British membership organisation

The Poetry Society is a membership organisation, open to all, whose stated aim is "to promote the study, use and enjoyment of poetry". The society was founded in London in February 1909 as the Poetry Recital Society, becoming the Poetry Society in 1912. Its first president was Lady Margaret Sackville.

From its current premises in Covent Garden, London, The Poetry Society publishes The Poetry Review, a poetry magazine. Established in 1912, its current editor is the poet Wayne Holloway-Smith, who succeeded Emily Berry in 2023. Berry herself succeeded Maurice Riordan in 2017. Fiona Sampson was the magazine's editor from 2005 to 2012.
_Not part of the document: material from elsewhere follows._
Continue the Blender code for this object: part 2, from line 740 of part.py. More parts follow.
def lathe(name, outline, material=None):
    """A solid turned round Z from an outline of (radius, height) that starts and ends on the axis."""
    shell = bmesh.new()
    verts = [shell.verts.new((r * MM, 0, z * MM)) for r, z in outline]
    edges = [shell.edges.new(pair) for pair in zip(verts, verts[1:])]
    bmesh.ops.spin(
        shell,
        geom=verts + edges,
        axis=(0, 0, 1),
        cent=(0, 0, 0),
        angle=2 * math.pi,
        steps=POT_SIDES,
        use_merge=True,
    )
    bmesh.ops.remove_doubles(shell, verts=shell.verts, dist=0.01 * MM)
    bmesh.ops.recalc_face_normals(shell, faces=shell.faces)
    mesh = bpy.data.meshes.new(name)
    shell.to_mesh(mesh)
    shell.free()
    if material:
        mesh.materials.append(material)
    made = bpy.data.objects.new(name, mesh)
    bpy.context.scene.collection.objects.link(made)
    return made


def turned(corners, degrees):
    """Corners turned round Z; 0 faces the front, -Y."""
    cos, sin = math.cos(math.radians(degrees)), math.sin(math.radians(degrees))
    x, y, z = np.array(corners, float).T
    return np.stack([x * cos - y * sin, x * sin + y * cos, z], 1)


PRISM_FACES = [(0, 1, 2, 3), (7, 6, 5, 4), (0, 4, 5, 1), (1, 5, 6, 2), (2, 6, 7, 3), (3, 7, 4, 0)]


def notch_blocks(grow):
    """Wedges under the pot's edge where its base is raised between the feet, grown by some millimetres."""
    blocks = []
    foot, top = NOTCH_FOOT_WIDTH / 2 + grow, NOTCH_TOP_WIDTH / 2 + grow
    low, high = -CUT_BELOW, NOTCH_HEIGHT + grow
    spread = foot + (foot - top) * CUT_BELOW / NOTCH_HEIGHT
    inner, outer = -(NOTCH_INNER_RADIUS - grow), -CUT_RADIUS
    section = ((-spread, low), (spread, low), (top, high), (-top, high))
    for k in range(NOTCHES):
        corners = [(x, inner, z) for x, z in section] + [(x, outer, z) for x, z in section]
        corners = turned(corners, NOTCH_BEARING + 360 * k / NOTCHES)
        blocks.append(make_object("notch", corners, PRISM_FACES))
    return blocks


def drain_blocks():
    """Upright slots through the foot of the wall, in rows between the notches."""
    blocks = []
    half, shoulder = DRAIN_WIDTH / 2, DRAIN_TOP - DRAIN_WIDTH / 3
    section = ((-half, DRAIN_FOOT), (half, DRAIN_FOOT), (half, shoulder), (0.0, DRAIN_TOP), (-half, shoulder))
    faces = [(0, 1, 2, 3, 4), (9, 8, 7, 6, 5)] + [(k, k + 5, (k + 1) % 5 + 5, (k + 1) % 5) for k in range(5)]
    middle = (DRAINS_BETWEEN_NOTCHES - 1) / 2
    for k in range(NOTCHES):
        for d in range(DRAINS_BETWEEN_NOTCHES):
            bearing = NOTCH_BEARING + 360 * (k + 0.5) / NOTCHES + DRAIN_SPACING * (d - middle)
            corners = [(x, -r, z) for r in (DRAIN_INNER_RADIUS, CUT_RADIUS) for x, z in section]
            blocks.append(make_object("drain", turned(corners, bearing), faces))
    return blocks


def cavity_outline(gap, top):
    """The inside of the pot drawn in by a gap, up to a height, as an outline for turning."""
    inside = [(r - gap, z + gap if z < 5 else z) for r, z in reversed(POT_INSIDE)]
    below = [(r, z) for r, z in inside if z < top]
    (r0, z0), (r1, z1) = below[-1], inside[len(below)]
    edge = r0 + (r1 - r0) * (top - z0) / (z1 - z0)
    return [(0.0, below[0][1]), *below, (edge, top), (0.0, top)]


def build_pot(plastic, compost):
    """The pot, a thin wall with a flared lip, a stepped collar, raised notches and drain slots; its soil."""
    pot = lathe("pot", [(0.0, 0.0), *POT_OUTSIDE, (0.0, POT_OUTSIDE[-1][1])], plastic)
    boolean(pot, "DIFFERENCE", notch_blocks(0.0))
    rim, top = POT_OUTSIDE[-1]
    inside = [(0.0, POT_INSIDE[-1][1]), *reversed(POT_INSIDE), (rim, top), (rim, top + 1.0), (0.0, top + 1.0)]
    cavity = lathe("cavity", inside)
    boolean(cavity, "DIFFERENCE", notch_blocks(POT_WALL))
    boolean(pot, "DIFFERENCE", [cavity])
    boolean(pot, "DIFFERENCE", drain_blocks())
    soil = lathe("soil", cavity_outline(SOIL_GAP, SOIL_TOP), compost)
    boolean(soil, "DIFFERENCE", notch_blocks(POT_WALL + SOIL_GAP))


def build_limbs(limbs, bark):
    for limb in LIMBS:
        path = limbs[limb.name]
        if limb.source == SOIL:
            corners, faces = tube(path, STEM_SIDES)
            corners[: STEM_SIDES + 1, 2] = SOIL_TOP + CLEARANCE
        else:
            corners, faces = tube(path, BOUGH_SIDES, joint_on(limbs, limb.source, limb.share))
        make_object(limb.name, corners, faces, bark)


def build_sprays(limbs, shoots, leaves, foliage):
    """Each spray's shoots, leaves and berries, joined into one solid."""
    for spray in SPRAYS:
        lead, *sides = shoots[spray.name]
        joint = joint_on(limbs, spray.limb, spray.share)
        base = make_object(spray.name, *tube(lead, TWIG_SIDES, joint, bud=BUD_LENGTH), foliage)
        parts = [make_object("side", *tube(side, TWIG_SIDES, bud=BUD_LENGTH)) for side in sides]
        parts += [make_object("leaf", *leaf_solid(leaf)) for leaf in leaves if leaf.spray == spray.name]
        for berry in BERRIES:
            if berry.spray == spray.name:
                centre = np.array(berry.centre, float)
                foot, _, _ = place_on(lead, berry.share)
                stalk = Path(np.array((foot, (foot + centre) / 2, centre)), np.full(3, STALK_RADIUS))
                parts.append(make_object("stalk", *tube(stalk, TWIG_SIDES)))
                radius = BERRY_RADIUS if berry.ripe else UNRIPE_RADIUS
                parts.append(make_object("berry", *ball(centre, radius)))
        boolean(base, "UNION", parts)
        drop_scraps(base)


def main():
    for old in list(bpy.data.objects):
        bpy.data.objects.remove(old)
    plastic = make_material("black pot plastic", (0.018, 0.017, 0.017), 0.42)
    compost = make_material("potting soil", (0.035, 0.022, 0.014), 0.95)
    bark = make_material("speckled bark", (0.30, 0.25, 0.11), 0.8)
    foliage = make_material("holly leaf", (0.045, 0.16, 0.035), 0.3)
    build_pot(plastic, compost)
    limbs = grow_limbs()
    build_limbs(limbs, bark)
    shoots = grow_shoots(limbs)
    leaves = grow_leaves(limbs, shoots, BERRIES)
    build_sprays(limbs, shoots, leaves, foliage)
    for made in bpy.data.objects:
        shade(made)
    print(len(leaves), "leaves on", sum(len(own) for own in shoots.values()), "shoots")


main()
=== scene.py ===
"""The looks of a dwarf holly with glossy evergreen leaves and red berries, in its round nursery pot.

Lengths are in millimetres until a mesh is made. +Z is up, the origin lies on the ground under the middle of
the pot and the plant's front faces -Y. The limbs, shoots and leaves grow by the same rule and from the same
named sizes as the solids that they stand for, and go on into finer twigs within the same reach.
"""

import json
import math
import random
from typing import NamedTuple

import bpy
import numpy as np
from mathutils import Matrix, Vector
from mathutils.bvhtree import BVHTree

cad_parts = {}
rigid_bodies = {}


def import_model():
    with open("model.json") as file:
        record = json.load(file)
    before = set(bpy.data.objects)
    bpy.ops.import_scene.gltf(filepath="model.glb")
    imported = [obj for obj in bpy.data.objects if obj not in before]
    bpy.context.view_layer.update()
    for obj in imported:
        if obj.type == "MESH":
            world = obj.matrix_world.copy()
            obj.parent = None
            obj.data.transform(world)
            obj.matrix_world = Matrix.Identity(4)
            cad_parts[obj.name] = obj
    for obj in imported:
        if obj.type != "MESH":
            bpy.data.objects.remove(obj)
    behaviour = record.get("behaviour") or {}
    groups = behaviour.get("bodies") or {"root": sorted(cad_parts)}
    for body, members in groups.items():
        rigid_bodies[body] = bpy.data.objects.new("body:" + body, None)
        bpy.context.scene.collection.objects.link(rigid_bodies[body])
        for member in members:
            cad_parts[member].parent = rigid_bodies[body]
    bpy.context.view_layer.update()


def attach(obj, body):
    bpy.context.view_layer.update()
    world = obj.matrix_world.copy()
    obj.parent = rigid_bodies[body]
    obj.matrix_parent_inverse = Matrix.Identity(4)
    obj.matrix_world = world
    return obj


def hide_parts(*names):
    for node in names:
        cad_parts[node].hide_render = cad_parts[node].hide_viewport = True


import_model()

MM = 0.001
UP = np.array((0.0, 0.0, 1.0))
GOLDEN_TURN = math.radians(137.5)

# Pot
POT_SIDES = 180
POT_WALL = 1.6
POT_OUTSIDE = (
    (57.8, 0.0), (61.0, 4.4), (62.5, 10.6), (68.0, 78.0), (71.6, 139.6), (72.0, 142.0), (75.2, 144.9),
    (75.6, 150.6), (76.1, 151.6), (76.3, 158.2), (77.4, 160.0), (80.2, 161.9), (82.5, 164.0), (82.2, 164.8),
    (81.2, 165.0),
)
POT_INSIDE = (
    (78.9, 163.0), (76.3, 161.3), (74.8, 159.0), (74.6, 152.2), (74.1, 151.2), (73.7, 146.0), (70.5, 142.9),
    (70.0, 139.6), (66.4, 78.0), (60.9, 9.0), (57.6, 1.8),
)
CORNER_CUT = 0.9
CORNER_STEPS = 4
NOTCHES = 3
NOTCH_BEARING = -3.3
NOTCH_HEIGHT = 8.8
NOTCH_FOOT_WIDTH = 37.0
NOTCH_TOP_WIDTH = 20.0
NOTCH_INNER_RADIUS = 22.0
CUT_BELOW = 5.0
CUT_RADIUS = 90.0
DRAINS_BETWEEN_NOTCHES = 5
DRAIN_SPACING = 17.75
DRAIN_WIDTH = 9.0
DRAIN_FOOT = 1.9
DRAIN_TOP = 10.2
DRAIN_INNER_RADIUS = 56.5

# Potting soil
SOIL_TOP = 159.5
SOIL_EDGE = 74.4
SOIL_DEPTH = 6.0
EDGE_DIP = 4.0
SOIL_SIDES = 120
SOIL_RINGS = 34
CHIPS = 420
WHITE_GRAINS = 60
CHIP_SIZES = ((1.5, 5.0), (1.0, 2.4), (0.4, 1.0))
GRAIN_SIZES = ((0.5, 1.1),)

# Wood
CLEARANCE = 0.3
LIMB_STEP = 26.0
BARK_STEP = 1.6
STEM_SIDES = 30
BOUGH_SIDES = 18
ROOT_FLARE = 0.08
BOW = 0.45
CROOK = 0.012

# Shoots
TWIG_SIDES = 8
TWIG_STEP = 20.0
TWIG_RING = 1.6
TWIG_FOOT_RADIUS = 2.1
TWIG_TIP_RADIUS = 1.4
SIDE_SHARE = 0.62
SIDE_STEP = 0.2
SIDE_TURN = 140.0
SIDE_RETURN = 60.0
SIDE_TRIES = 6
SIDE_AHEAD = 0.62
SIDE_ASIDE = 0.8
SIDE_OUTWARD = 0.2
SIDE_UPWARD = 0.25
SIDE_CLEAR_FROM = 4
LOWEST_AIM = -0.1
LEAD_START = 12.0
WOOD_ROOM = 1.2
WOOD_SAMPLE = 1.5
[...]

In 2011, "with the help of some initial funding from Arts Council England's Poetry & Young People Project", the poet Holly Hopkins helped set up the Young Poets Network arm of the society, which now focusses on supporting poets "up to the age of 25." The poet Jayant Kashyap called it "the best place for young poets based anywhere in the
world."

==Current Leadership==
President: Roger McGough

Vice Presidents: Simon Armitage, Carol Ann Duffy, Ian McMillan (poet), and Hugo Williams.

==Past Presidents and Associated Poets==
Past presidents and key affiliated figures of the UK Poetry Society include:

Lady Margaret Sackville (First President)

Dannie Abse,

Basil Bunting,

John Heath-Stubbs,

Paul Muldoon,

William Plomer,

Ronald Ross,

Jo Shapcott

==Awards==
The society organises several competitions, including the British National Poetry Competition, the Foyle Young Poets of the Year Award, The Popescu Prize, The Ted Hughes Award for New Work in Poetry and the Geoffrey Dearmer Award. The society also ran the Alice Hunt Bartlett Prize from 1986 to 1997.